Yes. This is serious. I ordered several suits, and they all caused overheating issues when it was 17°C (63°F) and sunny outside.
A descendant of the tracksuit, the
shell suit, which arrived in the late 1980s, became popular with the hip-hop and breakdancing scene of the era.
[4] They were manufactured from a mix of cellulose triacetate and polyester making them shiny on the outside, with distinctive combinations of colours.
[5]
en.wikipedia.org
I think shellsuits from 90's at ex-soviet space were made of
cellulose triacetate.
Mr. Funtikov wrote that they were made from parachute silk from military warehouses.

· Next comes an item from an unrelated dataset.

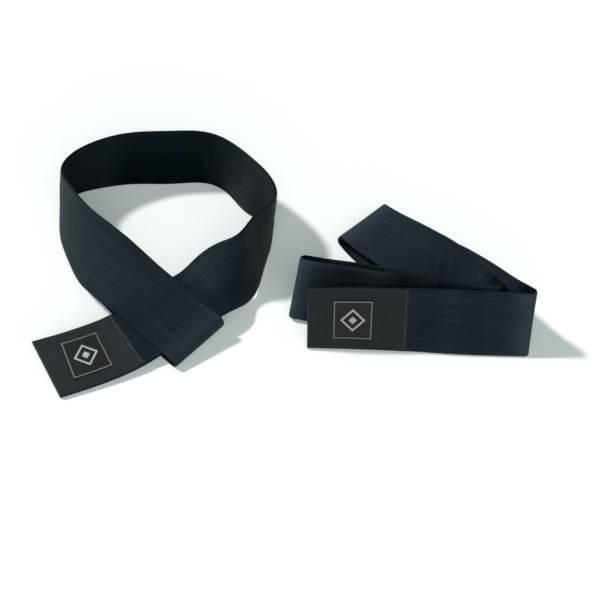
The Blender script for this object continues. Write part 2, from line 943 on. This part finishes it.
@dataclass
class Strip:
    """One whole strip of webbing: its middle surface as rows of points, with the distance along it.

    Its shade says how much of its dye each row's inner face has kept, from 0 to 1.
    """

    middle: Array
    along: Array
    shade: Array

    @classmethod
    def of(cls, runs: list[Array]) -> "Strip":
        """Join runs of rows. The distance along is measured on the middle column.

        Args:
            runs: The runs, from the strip's cut end to its tail.

        Returns:
            The strip, with no shade.
        """
        middle = np.concatenate(runs)
        along = distances(middle[:, middle.shape[1] // 2])
        return cls(middle, along, np.zeros(len(along)))

    def normals(self) -> Array:
        """The outer face's direction at every point, square to the rows and to the columns.

        Returns:
            Vectors of length one.
        """
        down = np.gradient(self.middle, self.along, axis=0)
        over = np.gradient(self.middle, axis=1)
        return unit(np.cross(over, down))

    def turn(self, first: int, last: int) -> tuple[Array, Array]:
        """Where a stretch that crosses a joint starts and ends its turn, so that both end rows stay whole.

        The two points lie on a line square to the webbing's width. They are as far in as either end row
        reaches along that line, with its thickness.

        Args:
            first: The stretch's first row.
            last: Its last row.

        Returns:
            The start and the end.
        """
        ends = self.middle[[first, last]]
        width = unit(unit(ends[:, -1] - ends[:, 0]).sum(axis=0))
        run = ends[1].mean(axis=0) - ends[0].mean(axis=0)
        run = unit(run - width * (run @ width))
        rise = np.abs(self.normals()[[first, last]] @ run) * WEB.thick / 2
        reach = ends @ run
        start, end = (reach[0] + rise[0]).max(), (reach[1] - rise[1]).min()
        origin = ends.mean(axis=(0, 1))
        return origin + run * (start - origin @ run), origin + run * (end - origin @ run)

    def wear(self) -> Array:
        """How worn the outer face of each row is, from 1 where it bulges to -1 where it is folded in.

        It is the square root of the bend towards the inner face, spread over the neighbours by a bell curve.

        Returns:
            The wear of each row.
        """
        middle = self.middle.shape[1] // 2
        heading = unit(np.gradient(self.middle[:, middle], self.along, axis=0))
        turn = np.gradient(heading, self.along, axis=0)
        bend = -np.einsum("ij,ij->i", turn, self.normals()[:, middle])
        even = np.arange(0, self.along[-1], WEB.wear_step)
        cut = WEB.wear_cut * WEB.wear_reach
        bell = np.exp(-((np.arange(-cut, cut, WEB.wear_step) / WEB.wear_reach) ** 2))
        spread = np.convolve(np.interp(even, self.along, bend), bell / bell.sum(), mode="same")
        share = np.clip(np.interp(self.along, even, spread) / WEB.wear_bend, -1, 1)
        return np.sign(share) * np.sqrt(np.abs(share))

    def stretch(self, first: int, last: int, faded: float) -> Shape:
        """The solid webbing between two rows.

        Each face stands off the middle surface by half the thickness, along its normal. The inner face is
        worn the other way round from the outer one, and at least as dark as its dye, more so low down.

        Args:
            first: The first row.
            last: The last row.
            faded: How much of the wear shows where a face bulges.

        Returns:
            The webbing.
        """
        columns = WEB.columns()
        rows = slice(first, last + 1)
        rise = self.normals()[rows] * WEB.half_thickness(columns)[None, :, None]
        middle = self.middle[rows]
        places = np.broadcast_arrays(self.along[rows, None], columns, self.wear()[rows, None])
        shape = sheet_shape(middle + rise, middle - rise, np.stack(places, axis=-1))
        inner = shape.cloth.reshape(len(middle), -1, 3)[:, len(columns) :]
        dark = self.shade[rows, None] * (WEB.dye - WEB.dye_fall * inner[:, :, 1] / WEB.half)
        inner[:, :, 2] = np.minimum(-inner[:, :, 2], -dark)
        worn = shape.cloth[:, 2]
        worn[worn > 0] *= faded
        return shape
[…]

But I don't think that's possible. The military rarely uses colored fabric for parachutes. They usually have white canopies. That's the way it works in every army in the world.
And these suits were bright and colorful. If these suits were made from dyed parachute fabric, they would turn white after many washes. But their color stays. I still have one of those. It has a very thin synthetic outer fabric. All the colors are still there. But the suit is already too small for me.
Also, I saw a homeless woman in a town near Moscow. She was wearing a full tracksuit—a jacket and pants. And I had just put on one of my homemade suits for the trip. I didn't see her sweating. She was comfortable in the tracksuit. Unlike me.